Yang aku khawatirkan sebenarnya bukan hanya pilihan
selera, tapi lebih dari itu adalah nasionalisme dan ideologi. Kedengarannya
terlalu utopis ya. Orang Jawa bilang: kemoncolen. Tapi coba pikir,
hamburger itu berbahan roti, yang terbuat dari gandum, dan tahu kan Anda gandum
tidak bisa ditanam di Indonesia. Berarti kita harus impor. Berati –maaf-
membiasakan memakan humberger berarti....? simpulkan sendiri lah.
Sedangkan proyeksi aku pada anak, bahwa dia harus
mengakar. Begini penjelasannya. Kami adalah keluarga yang tumbuh di kampung, ndeso,
udik. Bagi saya wong ndeso itu punya identitas kultural jelas.
Sederhananya dia punya kampung halaman dengan segala identitasnya. Oleh
karenanya, sejak dini anak harus dikondisikan untuk mengenali identitas
kulturalnya itu.
Dia harus mengenal lingkungannya. Dia harus punya
teman di minimal dalam radius 500 meter dari rumah. Dia harus bermain bersama
mereka, petak umpet kek, kejar-kejaran kek. Juga dakon, gobak sodor, layangan, bentik,
nekeran, kalau itu masih ada. Jadi, untuk tingkat dasar anak saya harus sekolah
tidak jauh dari lingkungan rumah. Biar apa? Biar kenal dan akrab dengan
anak-anak di sekitarnya. Ini yang saya katakan tadi mengakar. Selagi tingkat
dasar belum perlu sekolah di luar, di kota misalnya.
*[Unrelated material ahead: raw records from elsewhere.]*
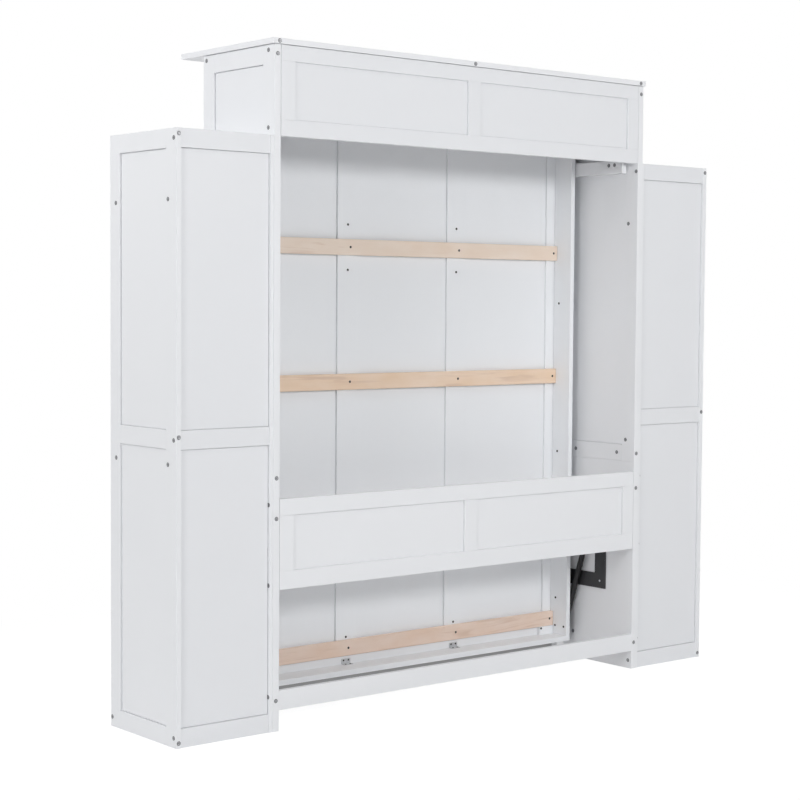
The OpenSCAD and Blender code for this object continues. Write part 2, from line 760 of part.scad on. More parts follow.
// Blocks in the corners at the foot, as thick as the slats and as high as the space under the lowest one
block_low_x = bed_inner_w / 2 - block_w;
module corner_blocks()
    color(white)
        both()
            slab([block_low_x, bed_inner_w / 2], [deck_d - slat_t, deck_d], [foot_top, slat_z(1) - slat_h / 2]);

module buffer_blocks()
    color(white)
        both()
            slab([buffer_x - buffer_w / 2, buffer_x + buffer_w / 2],
                 [rail_rear_d, rail_rear_d + buffer_d], [bed_z - buffer_h, bed_z]);

// Rail screws repeat along the rail, and two hold the strut's stub
rail_screw_end = 165;
rail_screw_d = deck_d - slat_t - rail_screw_gap;
rail_screws = [
    for (i = [0:3]) [rail_screw_d, bed_z + rail_screw_end + i * (bed_len - 2 * rail_screw_end) / 3],
    [pivot_d - bed_plate_w * 0.4, strut_low_z],
    [pivot_d + bed_plate_w * 0.4, strut_low_z]
];

module bed_screws()
    color(black)
        both() {
            for (n = [1:slat_count])
                for (x = [stile_x, outer_fix_x])
                    rear_head(x, deck_d - slat_t, slat_z(n), bed_head);
            for (z = [handle_z - handle_pitch / 2, handle_z + handle_pitch / 2,
                      slat_z(1) + slat_h / 2 + bed_head])
                rear_head(stile_x, deck_d, z, bed_head);
            rear_head(block_low_x + bed_head / 2, deck_d - slat_t, slat_z(1) - slat_h / 2 - bed_head * 0.7, bed_head);
            for (p = rail_screws)
                bar_x([bed_inner_w / 2 - head_h, bed_inner_w / 2], p[0], p[1], bed_head);
        }

// Bar handles on the middle uprights of the bed front
module handles()
    color(black)
        both() {
            translate([stile_x, rear_y - front_d - handle_stand, handle_z - handle_pitch / 2 - handle_over])
                cylinder(d = handle_dia, h = handle_pitch + 2 * handle_over);
            for (z = [handle_z - handle_pitch / 2, handle_z + handle_pitch / 2])
                translate([stile_x, rear_y - front_d, z])
                    rotate([90, 0, 0])
                        cylinder(d = handle_dia * 0.8, h = handle_stand);
        }

// ---- Desk ----

module desk_ledger()
    color(white)
        slab([-ledger_w / 2, ledger_w / 2], [front_d, ledger_front_d],
             [desk_z + knuckle_dia - ledger_h, desk_z + knuckle_dia]);

module desk_top()
    color(white)
        slab([-desk_w / 2, desk_w / 2], [desk_face_d, desk_back_d], [desk_edge_z, desk_edge_z + desk_len]);

// Each knuckle has three barrels: the outer two on the base, the middle one on the leaf
barrel_w = hinge_w / 3;

module knuckle(x, w)
    bar_x([x - w / 2, x + w / 2], desk_axis_d, desk_z, knuckle_dia);

module desk_hinge_bases()
    color(steel)
        for (x = hinge_x) {
            difference() {
                union() {
                    slab([x - hinge_w / 2, x + hinge_w / 2], [ledger_front_d, ledger_front_d + sheet_t],
                         [desk_z - leaf_h, desk_z]);
                    knuckle(x, hinge_w);
                }
                slab([x - barrel_w / 2 - end_play, x + barrel_w / 2 + end_play],
                     [ledger_front_d - cut, desk_axis_d + knuckle_dia],
                     [desk_z - knuckle_dia, desk_z + knuckle_dia]);
            }
            bar_x([x - barrel_w, x + barrel_w], desk_axis_d, desk_z, hinge_pin_dia);
        }

module desk_hinge_leaves()
    color(steel)
        for (x = hinge_x)
            difference() {
                union() {
                    knuckle(x, barrel_w);
                    slab([x - barrel_w / 2, x + barrel_w / 2], [desk_face_d - sheet_t, desk_face_d],
                         [desk_z, desk_edge_z + sheet_t]);
                    slab([x - hinge_w / 2, x + hinge_w / 2], [desk_face_d - sheet_t, desk_face_d],
                         [desk_edge_z, desk_edge_z + leaf_h]);
                }
                bar_x([x - barrel_w, x + barrel_w], desk_axis_d, desk_z, hinge_pin_dia + 2 * fit_clear);
            }

// Magnet blocks that hold the folded desk parallel to the bed front
module desk_catches()
    color(white)
        both()
            slab([stile_x - catch_w / 2, stile_x + catch_w / 2], [front_d, desk_face_d - end_play],
                 [catch_z - catch_w / 2, catch_z + catch_w / 2]);

// ---- Folding legs ----

// Bracket on a face at face_d: base plate, two ears around the leg, and the leg's pin
module leg_bracket(x, face_d, z) {
    ear_in = leg_w / 2 + end_play;
    axis_d = face_d + leg_stand;
    slab([x - ear_in - sheet_t, x + ear_in + sheet_t], [face_d, face_d + sheet_t], [z - leg_t, z + leg_t]);
    for (side = [-1, 1])
        plate_x(x + side * (ear_in + sheet_t / 2) - sheet_t / 2, sheet_t) {
            translate([rear_y - axis_d, z - leg_t / 2])
                square([leg_stand, leg_t]);
            translate([rear_y - axis_d, z])
                circle(d = leg_t);
        }
    bar_x([x - ear_in - sheet_t, x + ear_in + sheet_t], axis_d, z, leg_pin_dia);
}

// Pair of legs hanging from pins at height z, joined by a bar near their feet
module leg_frame(x, d, z, len, bar_z)
    difference() {
        union() {
            both() {
                slab([x - leg_w / 2, x + leg_w / 2], [d - leg_t / 2, d + leg_t / 2], [z - len, z]);
                bar_x([x - leg_w / 2, x + leg_w / 2], d, z, leg_t);
            }
            slab([-x, x], [d - leg_t / 2, d + leg_t / 2], [z - len + bar_z, z - len + bar_z + bar_h]);
        }
        both()
            bar_x([x - leg_w, x + leg_w], d, z, leg_pin_dia + 2 * fit_clear);
    }

module desk_leg_brackets() color(steel) both() leg_bracket(desk_leg_x, desk_back_d, desk_leg_z);
module bed_leg_brackets() color(steel) both() leg_bracket(bed_leg_x, front_d, bed_leg_z);
module desk_leg_frame() color(white) leg_frame(desk_leg_x, desk_leg_d, desk_leg_z, desk_leg_len, desk_bar_z);
module bed_leg_frame() color(white) leg_frame(bed_leg_x, bed_leg_d, bed_leg_z, bed_leg_len, bed_bar_z);

top_board();
left_side_panel();
right_side_panel();
rear_header();
rear_mid_panel();
rear_bottom_rail();
front_fascia();
top_cleats();
left_tower_outer_side();
left_tower_inner_side();
left_tower_back();
left_tower_top();
left_tower_bottom();
left_tower_middle_shelf();
left_tower_upper_shelf();
left_tower_loose_shelves();
right_tower_outer_side();
right_tower_inner_side();
right_tower_back();
right_tower_top();
right_tower_bottom();
right_tower_middle_shelf();
right_tower_upper_shelf();
right_tower_loose_shelves();
shelf_pins();
cabinet_screws();
left_pivot_plate();
right_pivot_plate();
pivot_pins();
plate_screws();
left_strut_rod();
left_strut_tube();
right_strut_rod();
right_strut_tube();
bed_front();
left_side_rail();
right_side_rail();
head_rail();
foot_rail();
slat_1();
slat_2();
slat_3();
slat_4();
slat_5();
left_bed_plate();
right_bed_plate();
corner_brackets();
corner_blocks();
buffer_blocks();
bed_screws();
handles();
desk_ledger();
desk_hinge_bases();
desk_catches();
bed_leg_brackets();
desk_top();
desk_hinge_leaves();
desk_leg_brackets();
desk_leg_frame();
bed_leg_frame();
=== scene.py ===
import json
import math

import bpy
import numpy as np
from mathutils import Matrix, Vector

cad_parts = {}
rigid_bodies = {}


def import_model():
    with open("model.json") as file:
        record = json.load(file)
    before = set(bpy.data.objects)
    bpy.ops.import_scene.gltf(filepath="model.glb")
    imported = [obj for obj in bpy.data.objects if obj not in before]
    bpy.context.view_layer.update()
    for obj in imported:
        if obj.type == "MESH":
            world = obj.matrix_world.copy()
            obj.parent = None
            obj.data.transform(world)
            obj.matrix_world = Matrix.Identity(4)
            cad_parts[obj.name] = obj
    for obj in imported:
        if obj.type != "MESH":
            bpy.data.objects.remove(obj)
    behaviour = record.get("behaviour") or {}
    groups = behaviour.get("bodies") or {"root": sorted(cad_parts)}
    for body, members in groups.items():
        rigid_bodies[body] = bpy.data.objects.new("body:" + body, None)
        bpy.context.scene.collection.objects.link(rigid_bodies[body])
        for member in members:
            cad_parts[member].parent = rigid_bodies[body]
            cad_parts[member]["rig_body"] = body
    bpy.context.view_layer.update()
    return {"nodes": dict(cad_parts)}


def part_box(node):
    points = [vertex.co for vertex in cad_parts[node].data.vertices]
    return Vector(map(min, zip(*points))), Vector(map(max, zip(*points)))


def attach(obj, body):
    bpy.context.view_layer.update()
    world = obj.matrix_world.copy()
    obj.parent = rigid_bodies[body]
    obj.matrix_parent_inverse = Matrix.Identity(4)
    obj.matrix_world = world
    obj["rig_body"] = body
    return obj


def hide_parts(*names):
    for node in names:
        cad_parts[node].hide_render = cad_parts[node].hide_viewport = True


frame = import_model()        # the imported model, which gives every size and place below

cadNodes = frame["nodes"]
print("frame loaded,", len(cadNodes), "parts")


# A shape is its points, its tables of faces with corners counterclockwise from outside, and a tint number
# for each table.

# Skin between rings: quad (i, j) joins points (i, j), (i, j+1), (i+1, j+1) and (i+1, j)
def ringFaces(rings, sides):
    row = np.arange(rings - 1)[:, None] * sides
    column = np.arange(sides)[None, :]
    following = (column + 1) % sides
    corners = (row + column, row + following, row + sides + following, row + sides + column)
    return np.stack(corners, -1).reshape(-1, 4)


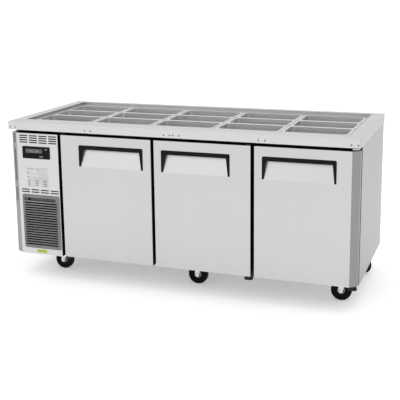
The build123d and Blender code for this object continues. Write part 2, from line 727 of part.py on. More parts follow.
def caster_fork():
    """The swivel fork: crown, two bent legs and the wheel's axle."""
    top = CROWN_Z - APART
    outside, inside = 21.5, 18.5
    fork = Pos(0, 0, top - 2) * Cylinder(27, 4) + block(0, TRAIL + 2, -outside, outside, top - 4, top)
    side = (
        (-18, top),
        (TRAIL + 2, top),
        (TRAIL + 11, 74),
        (TRAIL + 11, WHEEL_R),
        (TRAIL - 11, WHEEL_R),
        (TRAIL - 14, 72),
        (-18, 97),
    )
    for y0, y1 in ((-outside, -inside), (inside, outside)):
        fork += front_prism(side, y1, y0) + rod(11, (TRAIL, y0, WHEEL_R), (TRAIL, y1, WHEEL_R))
    fork += rod(AXLE_R, (TRAIL, -24, WHEEL_R), (TRAIL, 24, WHEEL_R))
    for turn in (-1, 1):
        fork += rod(9, (TRAIL, turn * outside, WHEEL_R), (TRAIL, turn * 27, WHEEL_R))
    return fork - rod(6 + RUNNING, (0, 0, 90), (0, 0, 110))


def caster_wheel():
    """A solid wheel with a rounded tread, a sunk web and a hub."""
    half = WHEEL_WIDE / 2
    tyre = Rot(90, 0, 0) * Cylinder(WHEEL_R, WHEEL_WIDE)
    tyre = fillet(tyre.edges(), 7)
    for side in (-1, 1):
        dish = rod(36, (0, side * (half - 4), 0), (0, side * (half + 1), 0))
        tyre = tyre - (dish - rod(15, (0, side * (half - 5), 0), (0, side * (half + 2), 0)))
    hub = rod(13, (0, -18, 0), (0, 18, 0))
    wheel = tyre + hub - rod(AXLE_R + RUNNING, (0, -20, 0), (0, 20, 0))
    return Pos(TRAIL, 0, WHEEL_R) * wheel


def casters():
    """Six casters: the fixed plates in one node, each fork and wheel in its own."""
    plate, fork, wheel = caster_plate(), caster_fork(), caster_wheel()
    keep("caster_plates", *[Pos(x, y, 0) * plate for x, y, _ in CASTERS.values()])
    for name in CASTERS:
        keep(f"caster_fork_{name}", caster_place(name) * fork)
        keep(f"caster_wheel_{name}", caster_place(name) * wheel)


def fasteners():
    """Caster bolts under their plates, and the hinge brackets' screws."""
    bolts = []
    low = BASE_Z - 9
    head = Pos(0, 0, low) * extrude(RegularPolygon(6.5, 6), 5)
    bolt = head + rod(4.2, (0, 0, low + 4), (0, 0, BASE_Z))
    for x, y, _ in CASTERS.values():
        bolts += [Pos(x + i * BOLT_X, y + j * BOLT_Y, 0) * bolt for i in (-1, 1) for j in (-1, 1)]
    z = DOOR_HIGH + 10.5
    for x, _ in DOOR_PIN:
        bolts += [rod(3, (x + side, FACE_Y - 5, z), (x + side, FACE_Y - 3, z)) for side in (-8, 8)]
    return bolts


keep("worktop", worktop())
keep("pan_rail", *pan_rail(), *divider_bars())
pans()
keep("outer_casing", *outer_casing(), bulkhead())
keep("insulation", *insulation())
keep("cabinet_liner", cabinet_liner())
keep("mullion_posts", *mullion_posts())
keep("wire_shelves", *[wire_shelf(*ends) for ends in SHELF_X])
for index in range(3):
    skin, plate, core = door(index)
    keep(f"door_{index + 1}_panel", skin, plate)
    keep(f"door_{index + 1}_foam", core)
    keep(f"door_{index + 1}_gasket", gasket(index))
    keep(f"door_{index + 1}_handle", handle(DOOR_HANDLE_X[index]))
keep("hinge_brackets", *hinge_brackets())
keep("louvre_panel", louvre_panel())
keep("controller_housing", controller_housing())
keep("controller_key", controller_key())
keep("filter_grille", filter_grille())
keep("grille_knob", grille_knob())
keep("condenser", condenser())
keep("condenser_fan", condenser_fan())
keep("evaporator", evaporator())
keep("evaporator_fan", evaporator_fan())
keep("fan_motors", *fan_motors())
keep("compressor", compressor())
casters()
keep("fasteners", *fasteners(), *shelf_clips())

os.makedirs("parts", exist_ok=True)
for name, solids in PARTS.items():
    shape = solids[0] if len(solids) == 1 else Compound(children=solids)
    export_step(shape, f"parts/{name}.step")
print(len(PARTS), "nodes")
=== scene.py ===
"""Looks of the refrigerated sandwich prep table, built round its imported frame."""

import json
import math

import bmesh
import bpy
from mathutils import Matrix, Vector

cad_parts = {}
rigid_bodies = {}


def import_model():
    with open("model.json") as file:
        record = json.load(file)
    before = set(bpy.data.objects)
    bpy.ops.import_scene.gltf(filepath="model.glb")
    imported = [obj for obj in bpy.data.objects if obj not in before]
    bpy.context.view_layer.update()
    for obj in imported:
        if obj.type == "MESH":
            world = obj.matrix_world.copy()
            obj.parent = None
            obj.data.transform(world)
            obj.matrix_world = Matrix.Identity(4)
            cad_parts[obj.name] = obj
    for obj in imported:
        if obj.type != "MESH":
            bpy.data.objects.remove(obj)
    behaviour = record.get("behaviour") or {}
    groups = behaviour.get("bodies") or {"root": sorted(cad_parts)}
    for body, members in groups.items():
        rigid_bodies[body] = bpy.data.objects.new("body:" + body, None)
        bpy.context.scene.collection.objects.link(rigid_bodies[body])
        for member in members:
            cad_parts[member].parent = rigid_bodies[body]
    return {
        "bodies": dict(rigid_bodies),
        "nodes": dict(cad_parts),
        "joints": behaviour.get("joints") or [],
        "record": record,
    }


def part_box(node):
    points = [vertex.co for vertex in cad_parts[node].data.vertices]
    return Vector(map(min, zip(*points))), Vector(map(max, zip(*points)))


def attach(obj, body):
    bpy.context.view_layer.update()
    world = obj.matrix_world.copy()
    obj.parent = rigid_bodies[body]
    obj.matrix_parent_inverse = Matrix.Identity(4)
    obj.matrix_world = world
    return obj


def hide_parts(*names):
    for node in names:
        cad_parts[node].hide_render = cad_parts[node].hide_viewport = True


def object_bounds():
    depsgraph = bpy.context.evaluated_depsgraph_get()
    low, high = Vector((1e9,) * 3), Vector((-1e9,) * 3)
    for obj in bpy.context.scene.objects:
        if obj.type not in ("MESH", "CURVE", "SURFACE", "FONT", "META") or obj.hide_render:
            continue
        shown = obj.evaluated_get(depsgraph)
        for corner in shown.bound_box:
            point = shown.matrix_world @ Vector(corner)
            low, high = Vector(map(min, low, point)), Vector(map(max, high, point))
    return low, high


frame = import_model()
cad_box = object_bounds()
NODES = frame["nodes"]
MM = 0.001


# --- Camera -------------------------------------------------------------------------------

EYE = Vector((1.4705, -4.0467, 1.5142))
HEADING, PITCH, ROLL = 0.3529, 0.2001, -0.0123
FOCAL_PX, FRAME_PX, SENSOR_MM = 841.6, 400, 36.0
CENTRE_PX = (195.1, 152.0)


def make_camera():
    data = bpy.data.cameras.new("camera")
    data.sensor_width = SENSOR_MM
    data.lens = FOCAL_PX / FRAME_PX * SENSOR_MM
    data.shift_x = (FRAME_PX / 2 - CENTRE_PX[0]) / FRAME_PX
    data.shift_y = (CENTRE_PX[1] - FRAME_PX / 2) / FRAME_PX
    camera = bpy.data.objects.new("camera", data)
    bpy.context.scene.collection.objects.link(camera)
    level_share = math.cos(PITCH)
    look = Vector((-math.sin(HEADING) * level_share, math.cos(HEADING) * level_share, -math.sin(PITCH)))
    level = Vector((math.cos(HEADING), math.sin(HEADING), 0))
    up = level.cross(look)
    right = level * math.cos(ROLL) + up * math.sin(ROLL)
    turn = Matrix((right, right.cross(look), -look)).transposed().to_4x4()
    camera.matrix_world = Matrix.Translation(EYE) @ turn
    bpy.context.scene.camera = camera


# --- Material tools ------------------------------------------------------------------------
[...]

Nah ketika pondasi
hubungan dengan lingkungan sudah kuat, boleh lah sekolah tingkat lanjut di
luaran, mondok misalkan.
Demikan juga dengan makanan, sebelum lidahnya akrab
dengan makanan berbahan baku gandum, akrabi dulu makanan berbahan baku
singkong, beras, jagung, dan bahan-bahan makanan yang bisa tumbuh di
sekeliling. Biar nanti tidak merasa aneh kalau tiba-tiba harus makan getuk,
singkong goreng. Syukur-syukur masih kenal dengan kerot, uwi, dan aneka polo
pendem lainnya. Mengertikan maksud aku??
Untuk urusan makanan, istri ku bilang aku terlalu
standar. Aku jawab “Iya kalau aku tidak kenal dengan kamu makananku hanya tahu
tempe, hehehe...” itu usahaku agar aku tidak doen dihadapannya.
Malam ini Prada minta burger lagi. Tidak dapat,
dapatnya hot dog. Apalagi ini? Tapi dia suka.... Aahhkk.